Oil used to lubricate the machines soaked into the wooden floors and this combined with the hazard of gas lighting, meant highly flammable spinning mills often accidentally burnt to the ground.

By comparison, the weaving sheds were usually single storey (the heavy looms could not be supported at higher levels), with no windows at all but with half-glazed roofs facing as close to north as possible to give a constant level of daylight without direct sun. The density of workers in weaving sheds was far higher than in the multi-storey spinning mills.

Cotton mill workers
People in line for food and coal tickets at a district Provident Society office during the Cotton Famine - Time Life Pictures/Mansell/Time Life Pictures/Getty Images

Local mill owners began to realise that their workforce would be more efficient if workers didn’t have to travel too far to work. And so they built mill cottages (and later whole streets of terraced houses) to rent out to their workers. In many census records these streets of houses are identified as belonging to the mill. For example, in the 1851 census, returns for Walsden, Lancashire, James Eastwood (who worked as a cotton engine feeder) lived in a cottage “owned by Law brothers” with his six children, four of whom also worked in the mill.

The cotton industry foundered when the American Civil War in 1861-65 disrupted the supply. This resulted in mill closures and the Cotton Famine, which caused poverty and death among mill communities.
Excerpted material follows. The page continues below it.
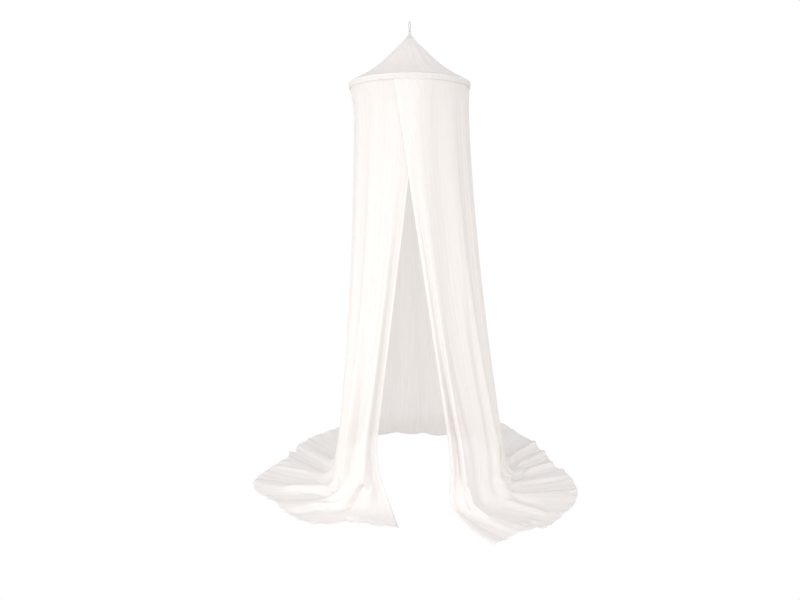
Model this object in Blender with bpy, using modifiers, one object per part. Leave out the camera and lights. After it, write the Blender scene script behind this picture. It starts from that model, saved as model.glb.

The industry saw several such periods of boom and bust, but by the 1920s the British cotton industry was in fatal decline, largely as a result of competition from Japan. In addition Britain was losing its main foreign export customers. Having had its own cotton trade quashed in the 1700s, in the 20th century, India (until then one of the largest importers of British cotton) decided to make a political statement by boycotting all British cotton goods. By the 1970s, virtually all of the once-magnificent mills were shut.